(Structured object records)
◇ ◇ ◇ ◇ ◇

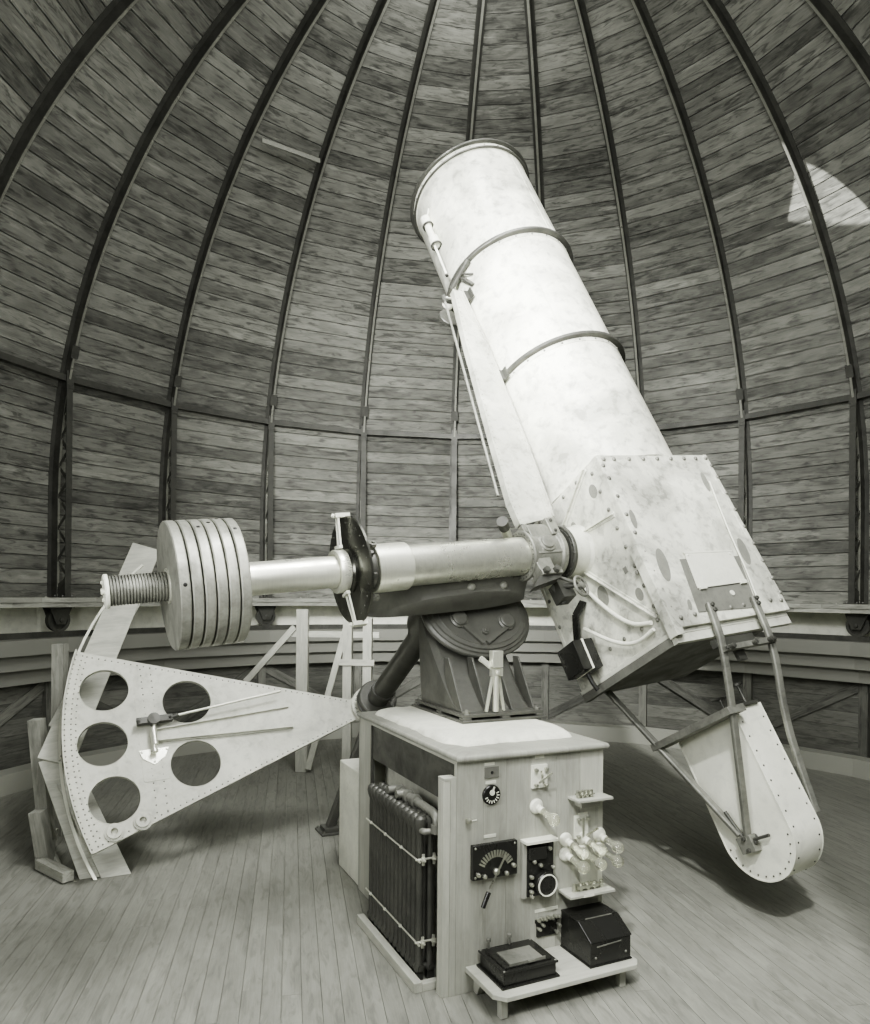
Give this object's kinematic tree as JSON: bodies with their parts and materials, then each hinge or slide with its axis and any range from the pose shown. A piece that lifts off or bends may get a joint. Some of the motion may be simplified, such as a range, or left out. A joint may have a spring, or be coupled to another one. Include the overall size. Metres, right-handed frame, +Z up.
{
  "type": "observatory dome",
  "caption": "Round timber-lined observatory with a turning ribbed dome, an open slit and its reflecting telescope on a polar mount.",
  "frame": {"origin": "on the dome's vertical axis at ground level, on the underside of the floor", "axes": "+Z up, +Y away from the slit side of the pictured view, +X to the right of that view"},
  "size_m": [9.8278, 9.9757, 7.8188],
  "materials": {
    "floor_boards": "worn planks",
    "drum_boards": "weathered painted boards",
    "dome_boards": "stained boards outside under painted sheet",
    "curb_timber": "built-up timber",
    "pale_timber": "bare timber",
    "cabinet_wood": "varnished panel wood",
    "concrete": "rendered pier",
    "iron": "painted structural iron",
    "dark_iron": "dark painted iron",
    "dark_casting": "enamelled casting",
    "steel": "turned steel",
    "pale_paint": "worn pale paint",
    "roof_sheet": "painted sheet",
    "black_lacquer": "black lacquer"
  },
  "bodies": {
    "building": {"floor": "floor_boards", "drum_wall_1": "drum_boards", "drum_wall_2": "drum_boards", "drum_wall_3": "drum_boards", "drum_wall_4": "drum_boards", "door": "drum_boards", "curb_front": "curb_timber", "curb_back": "curb_timber", "track_ring": "iron", "base_beam": "pale_timber", "pier": "concrete", "cabinet": "cabinet_wood", "cabinet_cap": "cabinet_wood", "pier_slab": "concrete", "radiator": "dark_iron", "low_shelf": "cabinet_wood", "relay_box_left": "black_lacquer", "relay_box_right": "black_lacquer", "rheostat": "black_lacquer", "meter": "black_lacquer", "pedestal": "dark_casting", "lower_bearing_stand": "dark_casting", "guide_arc": "pale_timber"},
    "dome": {"sill_ring": "curb_timber", "skirt": "pale_paint", "shell_panel_1": "dome_boards", "shell_panel_2": "dome_boards", "shell_panel_3": "dome_boards", "shell_panel_4": "dome_boards", "shell_panel_5": "dome_boards", "rib_frame_1": "iron", "rib_frame_2": "iron", "rib_frame_3": "iron", "rib_frame_4": "iron", "rib_frame_5": "iron", "slit_arch_right": "curb_timber", "slit_arch_left": "curb_timber", "slit_lintel": "curb_timber", "shutter_right": "roof_sheet", "shutter_left": "roof_sheet", "shutter_track_front": "iron", "shutter_track_crown": "iron"},
    "polar_axis": {"polar_shaft": "dark_casting", "cradle": "dark_casting", "declination_sleeve": "steel", "declination_housing": "dark_casting", "drive_sector": "pale_paint"},
    "telescope": {"declination_shaft": "steel", "declination_wheel": "dark_iron", "counterweights": "dark_iron", "tube_lower": "pale_paint", "tube_middle": "pale_paint", "tube_upper": "pale_paint", "mirror_box": "pale_paint", "side_beam": "pale_paint", "holder_frame": "dark_iron", "holder_case": "pale_paint"}
  },
  "joints": [
    {"name": "dome_turn", "type": "hinge", "parent": "building", "child": "dome", "pos_m": [0, 0, 1.9], "axis": [0, 0, 1], "continuous": true},
    {"name": "polar_turn", "type": "hinge", "parent": "building", "child": "polar_axis", "pos_m": [-0.238, -0.781, 2.2], "axis": [0.3544, -0.7601, 0.5446], "range_deg": [-12, 5]},
    {"name": "declination_turn", "type": "hinge", "parent": "polar_axis", "child": "telescope", "pos_m": [-0.238, -0.781, 2.2], "axis": [0.8715, 0.4796, 0.1022], "range_deg": [-60, 100]}
  ]
}
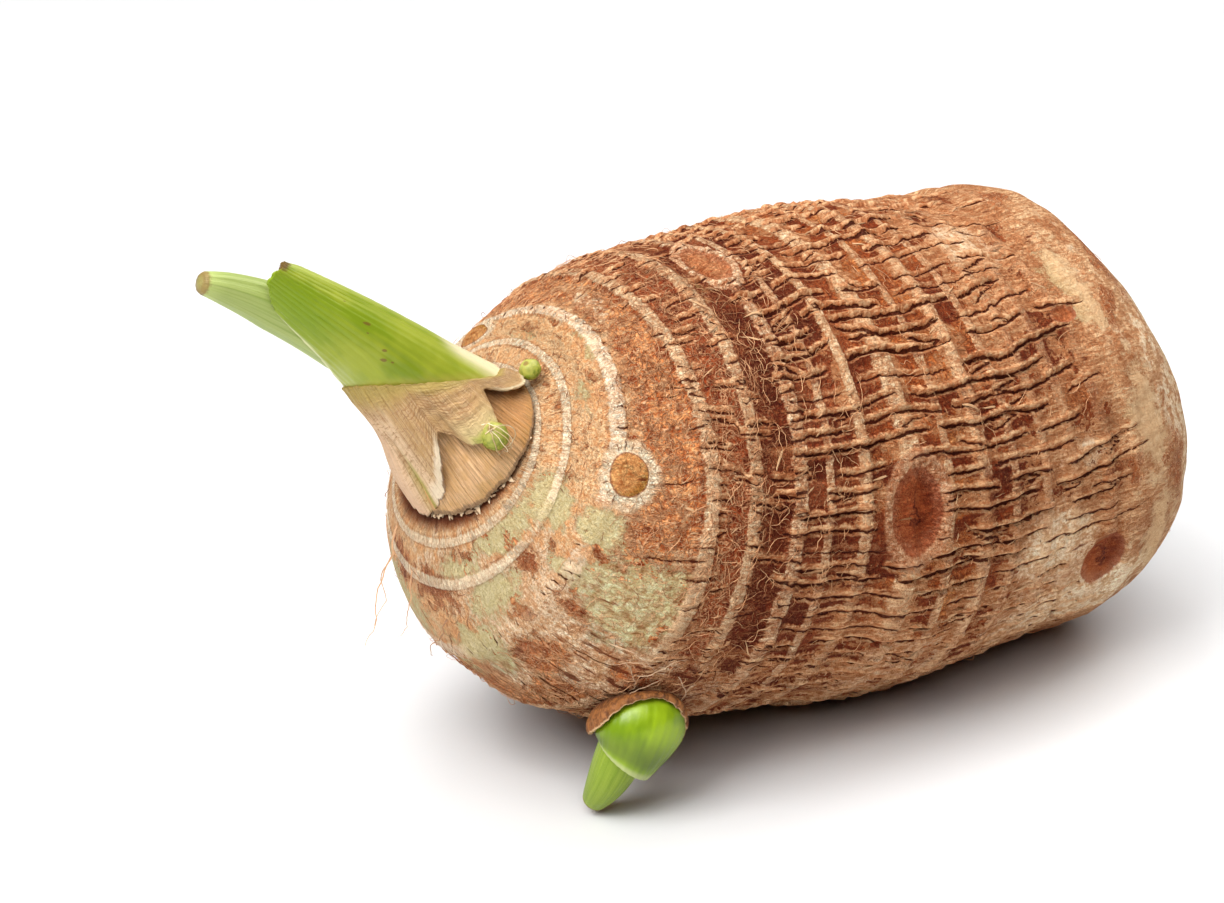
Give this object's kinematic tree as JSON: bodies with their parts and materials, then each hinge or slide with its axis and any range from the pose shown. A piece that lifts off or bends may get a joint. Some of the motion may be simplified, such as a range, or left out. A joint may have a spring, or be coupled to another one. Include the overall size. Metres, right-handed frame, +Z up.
{
  "type": "taro corm",
  "caption": "Whole taro corm lying on its side, ringed with leaf scars, with dry husks and a green shoot at the crown and a small side shoot below.",
  "frame": {"origin": "middle of the part's footprint, on the surface that it lies on", "axes": "+X along the corm toward its root end, -X toward the crown and its shoots, +Z up"},
  "size_m": [0.2262, 0.1046, 0.116],
  "materials": {
    "corm_skin": "dull fibrous brown skin with pale cream leaf scars",
    "dry_husk": "dry papery leaf base, tan with brown fibres",
    "brown_husk": "dry papery scale, orange-brown with a pale rim",
    "shoot_green": "living leaf sheath, waxy yellow-green with darker streaks",
    "leaf_green": "young rolled leaf, waxy light green",
    "bud_green": "small bud, satin yellow-green"
  },
  "bodies": {
    "root": {"corm": "corm_skin", "crown_husk_outer": "dry_husk", "crown_husk_inner": "dry_husk", "shoot_sheath": "shoot_green", "shoot_leaf": "leaf_green", "crown_bud": "bud_green", "crown_bud_low": "bud_green", "side_husk": "brown_husk", "side_sheath": "shoot_green", "side_leaf": "leaf_green"}
  },
  "joints": []
}
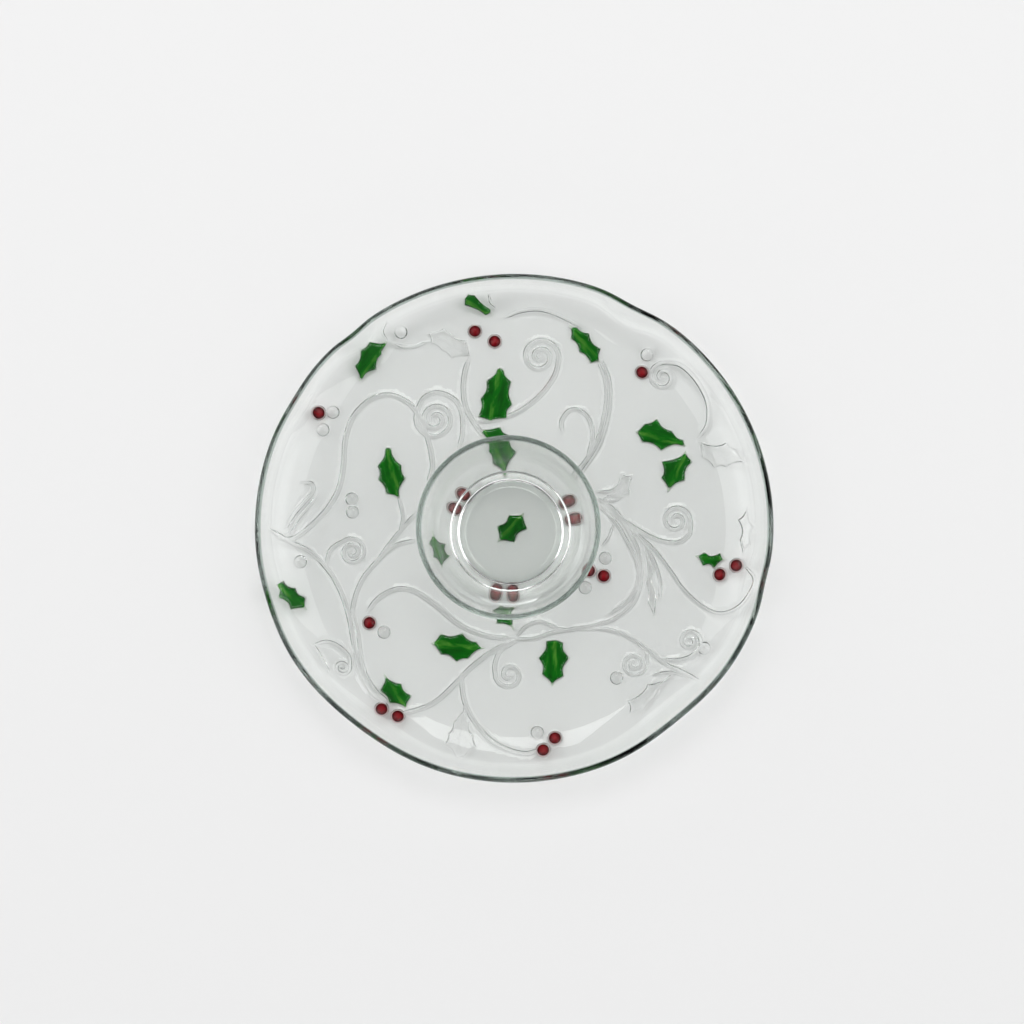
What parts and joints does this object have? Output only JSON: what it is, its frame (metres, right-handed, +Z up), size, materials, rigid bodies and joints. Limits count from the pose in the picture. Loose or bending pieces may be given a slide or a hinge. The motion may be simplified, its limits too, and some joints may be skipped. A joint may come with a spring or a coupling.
{
  "type": "chip and dip server",
  "caption": "Round pressed-glass platter with a pinched rim and enamelled holly pressed into its underside, carrying a loose glass dip bowl on its flat floor.",
  "frame": {"origin": "on the table, under the middle of the platter's outline", "axes": "+Z up out of the platter, +X along its slightly longer width, +Y away from a viewer who looks along +Y"},
  "size_m": [0.3314, 0.3258, 0.0449],
  "materials": {
    "platter_glass": "clear pressed glass, fire-polished",
    "bowl_glass": "clear pressed glass, fire-polished",
    "leaf_enamel": "fired dark green enamel, glossy through the glass",
    "berry_enamel": "fired deep red enamel, glossy through the glass"
  },
  "bodies": {
    "platter": {"platter": "platter_glass", "leaf_enamel_01": "leaf_enamel", "leaf_enamel_02": "leaf_enamel", "leaf_enamel_03": "leaf_enamel", "leaf_enamel_04": "leaf_enamel", "leaf_enamel_05": "leaf_enamel", "leaf_enamel_06": "leaf_enamel", "leaf_enamel_07": "leaf_enamel", "leaf_enamel_08": "leaf_enamel", "leaf_enamel_09": "leaf_enamel", "leaf_enamel_10": "leaf_enamel", "leaf_enamel_11": "leaf_enamel", "leaf_enamel_12": "leaf_enamel", "leaf_enamel_13": "leaf_enamel", "leaf_enamel_14": "leaf_enamel", "leaf_enamel_15": "leaf_enamel", "leaf_enamel_16": "leaf_enamel", "berry_enamel_01": "berry_enamel", "berry_enamel_02": "berry_enamel", "berry_enamel_03": "berry_enamel", "berry_enamel_04": "berry_enamel", "berry_enamel_05": "berry_enamel", "berry_enamel_06": "berry_enamel", "berry_enamel_07": "berry_enamel", "berry_enamel_08": "berry_enamel", "berry_enamel_09": "berry_enamel", "berry_enamel_10": "berry_enamel", "berry_enamel_11": "berry_enamel", "berry_enamel_12": "berry_enamel", "berry_enamel_13": "berry_enamel", "berry_enamel_14": "berry_enamel", "berry_enamel_15": "berry_enamel", "berry_enamel_16": "berry_enamel", "berry_enamel_17": "berry_enamel", "berry_enamel_18": "berry_enamel", "berry_enamel_19": "berry_enamel"},
    "dip_bowl": {"dip_bowl": "bowl_glass"}
  },
  "joints": [
    {"name": "bowl_lift", "type": "slide", "parent": "platter", "child": "dip_bowl", "axis": [0, 0, 1], "range_m": [0, 0.12]}
  ]
}
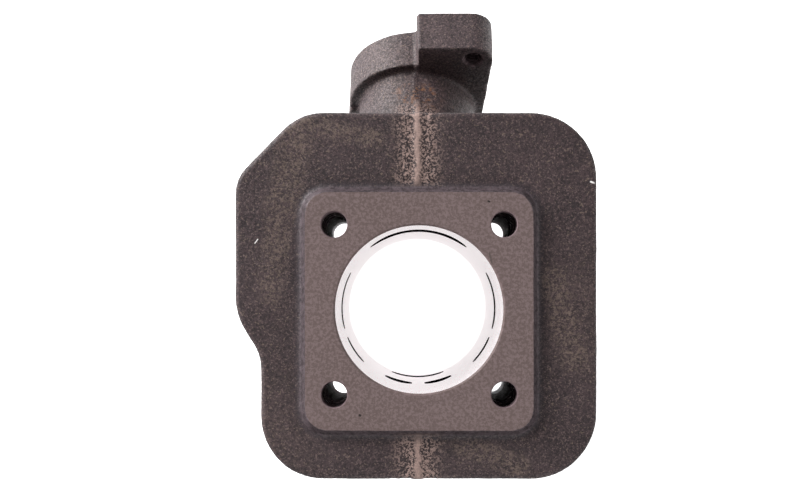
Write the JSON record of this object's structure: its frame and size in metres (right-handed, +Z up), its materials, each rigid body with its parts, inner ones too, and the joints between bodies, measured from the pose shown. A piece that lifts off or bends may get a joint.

◇ ◇ ◇ ◇ ◇

■ **SHORT EXERCISE**:
All the lines above are to be given again exactly as they read, with the pictures removed.

■ **SOLUTION**:
Give this object's kinematic tree as JSON: bodies with their parts and materials, then each hinge or slide with its axis and any range from the pose shown. A piece that lifts off or bends may get a joint. Some of the motion may be simplified, such as a range, or left out. A joint may have a spring, or be coupled to another one. Include the overall size. Metres, right-handed frame, +Z up.
{
  "type": "observatory dome",
  "caption": "Round timber-lined observatory with a turning ribbed dome, an open slit and its reflecting telescope on a polar mount.",
  "frame": {"origin": "on the dome's vertical axis at ground level, on the underside of the floor", "axes": "+Z up, +Y away from the slit side of the pictured view, +X to the right of that view"},
  "size_m": [9.8278, 9.9757, 7.8188],
  "materials": {
    "floor_boards": "worn planks",
    "drum_boards": "weathered painted boards",
    "dome_boards": "stained boards outside under painted sheet",
    "curb_timber": "built-up timber",
    "pale_timber": "bare timber",
    "cabinet_wood": "varnished panel wood",
    "concrete": "rendered pier",
    "iron": "painted structural iron",
    "dark_iron": "dark painted iron",
    "dark_casting": "enamelled casting",
    "steel": "turned steel",
    "pale_paint": "worn pale paint",
    "roof_sheet": "painted sheet",
    "black_lacquer": "black lacquer"
  },
  "bodies": {
    "building": {"floor": "floor_boards", "drum_wall_1": "drum_boards", "drum_wall_2": "drum_boards", "drum_wall_3": "drum_boards", "drum_wall_4": "drum_boards", "door": "drum_boards", "curb_front": "curb_timber", "curb_back": "curb_timber", "track_ring": "iron", "base_beam": "pale_timber", "pier": "concrete", "cabinet": "cabinet_wood", "cabinet_cap": "cabinet_wood", "pier_slab": "concrete", "radiator": "dark_iron", "low_shelf": "cabinet_wood", "relay_box_left": "black_lacquer", "relay_box_right": "black_lacquer", "rheostat": "black_lacquer", "meter": "black_lacquer", "pedestal": "dark_casting", "lower_bearing_stand": "dark_casting", "guide_arc": "pale_timber"},
    "dome": {"sill_ring": "curb_timber", "skirt": "pale_paint", "shell_panel_1": "dome_boards", "shell_panel_2": "dome_boards", "shell_panel_3": "dome_boards", "shell_panel_4": "dome_boards", "shell_panel_5": "dome_boards", "rib_frame_1": "iron", "rib_frame_2": "iron", "rib_frame_3": "iron", "rib_frame_4": "iron", "rib_frame_5": "iron", "slit_arch_right": "curb_timber", "slit_arch_left": "curb_timber", "slit_lintel": "curb_timber", "shutter_right": "roof_sheet", "shutter_left": "roof_sheet", "shutter_track_front": "iron", "shutter_track_crown": "iron"},
    "polar_axis": {"polar_shaft": "dark_casting", "cradle": "dark_casting", "declination_sleeve": "steel", "declination_housing": "dark_casting", "drive_sector": "pale_paint"},
    "telescope": {"declination_shaft": "steel", "declination_wheel": "dark_iron", "counterweights": "dark_iron", "tube_lower": "pale_paint", "tube_middle": "pale_paint", "tube_upper": "pale_paint", "mirror_box": "pale_paint", "side_beam": "pale_paint", "holder_frame": "dark_iron", "holder_case": "pale_paint"}
  },
  "joints": [
    {"name": "dome_turn", "type": "hinge", "parent": "building", "child": "dome", "pos_m": [0, 0, 1.9], "axis": [0, 0, 1], "continuous": true},
    {"name": "polar_turn", "type": "hinge", "parent": "building", "child": "polar_axis", "pos_m": [-0.238, -0.781, 2.2], "axis": [0.3544, -0.7601, 0.5446], "range_deg": [-12, 5]},
    {"name": "declination_turn", "type": "hinge", "parent": "polar_axis", "child": "telescope", "pos_m": [-0.238, -0.781, 2.2], "axis": [0.8715, 0.4796, 0.1022], "range_deg": [-60, 100]}
  ]
}
Give this object's kinematic tree as JSON: bodies with their parts and materials, then each hinge or slide with its axis and any range from the pose shown. A piece that lifts off or bends may get a joint. Some of the motion may be simplified, such as a range, or left out. A joint may have a spring, or be coupled to another one. Include the overall size. Metres, right-handed frame, +Z up.
{
  "type": "taro corm",
  "caption": "Whole taro corm lying on its side, ringed with leaf scars, with dry husks and a green shoot at the crown and a small side shoot below.",
  "frame": {"origin": "middle of the part's footprint, on the surface that it lies on", "axes": "+X along the corm toward its root end, -X toward the crown and its shoots, +Z up"},
  "size_m": [0.2262, 0.1046, 0.116],
  "materials": {
    "corm_skin": "dull fibrous brown skin with pale cream leaf scars",
    "dry_husk": "dry papery leaf base, tan with brown fibres",
    "brown_husk": "dry papery scale, orange-brown with a pale rim",
    "shoot_green": "living leaf sheath, waxy yellow-green with darker streaks",
    "leaf_green": "young rolled leaf, waxy light green",
    "bud_green": "small bud, satin yellow-green"
  },
  "bodies": {
    "root": {"corm": "corm_skin", "crown_husk_outer": "dry_husk", "crown_husk_inner": "dry_husk", "shoot_sheath": "shoot_green", "shoot_leaf": "leaf_green", "crown_bud": "bud_green", "crown_bud_low": "bud_green", "side_husk": "brown_husk", "side_sheath": "shoot_green", "side_leaf": "leaf_green"}
  },
  "joints": []
}
What parts and joints does this object have? Output only JSON: what it is, its frame (metres, right-handed, +Z up), size, materials, rigid bodies and joints. Limits count from the pose in the picture. Loose or bending pieces may be given a slide or a hinge. The motion may be simplified, its limits too, and some joints may be skipped. A joint may come with a spring or a coupling.
{
  "type": "chip and dip server",
  "caption": "Round pressed-glass platter with a pinched rim and enamelled holly pressed into its underside, carrying a loose glass dip bowl on its flat floor.",
  "frame": {"origin": "on the table, under the middle of the platter's outline", "axes": "+Z up out of the platter, +X along its slightly longer width, +Y away from a viewer who looks along +Y"},
  "size_m": [0.3314, 0.3258, 0.0449],
  "materials": {
    "platter_glass": "clear pressed glass, fire-polished",
    "bowl_glass": "clear pressed glass, fire-polished",
    "leaf_enamel": "fired dark green enamel, glossy through the glass",
    "berry_enamel": "fired deep red enamel, glossy through the glass"
  },
  "bodies": {
    "platter": {"platter": "platter_glass", "leaf_enamel_01": "leaf_enamel", "leaf_enamel_02": "leaf_enamel", "leaf_enamel_03": "leaf_enamel", "leaf_enamel_04": "leaf_enamel", "leaf_enamel_05": "leaf_enamel", "leaf_enamel_06": "leaf_enamel", "leaf_enamel_07": "leaf_enamel", "leaf_enamel_08": "leaf_enamel", "leaf_enamel_09": "leaf_enamel", "leaf_enamel_10": "leaf_enamel", "leaf_enamel_11": "leaf_enamel", "leaf_enamel_12": "leaf_enamel", "leaf_enamel_13": "leaf_enamel", "leaf_enamel_14": "leaf_enamel", "leaf_enamel_15": "leaf_enamel", "leaf_enamel_16": "leaf_enamel", "berry_enamel_01": "berry_enamel", "berry_enamel_02": "berry_enamel", "berry_enamel_03": "berry_enamel", "berry_enamel_04": "berry_enamel", "berry_enamel_05": "berry_enamel", "berry_enamel_06": "berry_enamel", "berry_enamel_07": "berry_enamel", "berry_enamel_08": "berry_enamel", "berry_enamel_09": "berry_enamel", "berry_enamel_10": "berry_enamel", "berry_enamel_11": "berry_enamel", "berry_enamel_12": "berry_enamel", "berry_enamel_13": "berry_enamel", "berry_enamel_14": "berry_enamel", "berry_enamel_15": "berry_enamel", "berry_enamel_16": "berry_enamel", "berry_enamel_17": "berry_enamel", "berry_enamel_18": "berry_enamel", "berry_enamel_19": "berry_enamel"},
    "dip_bowl": {"dip_bowl": "bowl_glass"}
  },
  "joints": [
    {"name": "bowl_lift", "type": "slide", "parent": "platter", "child": "dip_bowl", "axis": [0, 0, 1], "range_m": [0, 0.12]}
  ]
}
Write the JSON record of this object's structure: its frame and size in metres (right-handed, +Z up), its materials, each rigid body with its parts, inner ones too, and the joints between bodies, measured from the pose shown. A piece that lifts off or bends may get a joint.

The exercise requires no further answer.